● **TASK BRIEF**: Only the lines from the start of the data through the one containing "it, in millimetres." belong in your answer; return them exactly.

● **MATERIAL PROVIDED**:

===============

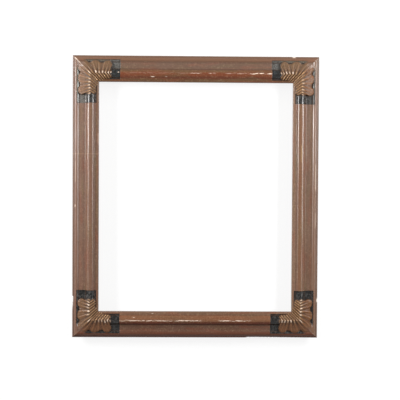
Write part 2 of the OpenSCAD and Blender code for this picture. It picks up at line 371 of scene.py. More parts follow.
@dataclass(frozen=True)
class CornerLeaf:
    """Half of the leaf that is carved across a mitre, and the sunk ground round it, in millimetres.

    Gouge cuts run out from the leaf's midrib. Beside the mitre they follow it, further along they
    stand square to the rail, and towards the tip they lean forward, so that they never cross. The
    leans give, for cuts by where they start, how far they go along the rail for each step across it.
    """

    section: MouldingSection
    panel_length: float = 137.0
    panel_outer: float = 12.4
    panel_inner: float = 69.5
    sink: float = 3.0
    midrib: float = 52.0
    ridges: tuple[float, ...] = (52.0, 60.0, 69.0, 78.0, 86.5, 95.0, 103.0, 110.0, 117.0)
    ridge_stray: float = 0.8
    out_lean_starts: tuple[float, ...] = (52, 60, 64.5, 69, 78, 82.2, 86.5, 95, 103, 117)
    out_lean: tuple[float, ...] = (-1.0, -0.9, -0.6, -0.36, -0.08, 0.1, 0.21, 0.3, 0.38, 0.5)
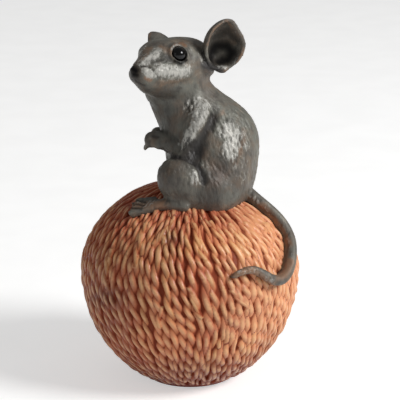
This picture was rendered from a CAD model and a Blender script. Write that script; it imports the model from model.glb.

===============

● **FINISHED ANSWER**:
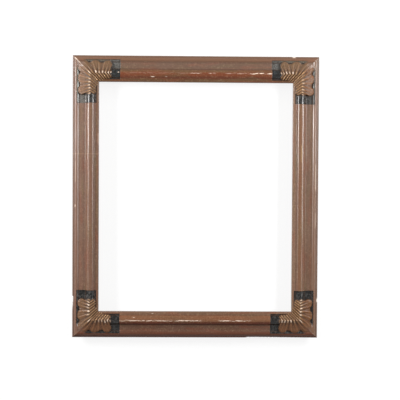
Write part 2 of the OpenSCAD and Blender code for this picture. It picks up at line 371 of scene.py. More parts follow.
@dataclass(frozen=True)
class CornerLeaf:
    """Half of the leaf that is carved across a mitre, and the sunk ground round it, in millimetres.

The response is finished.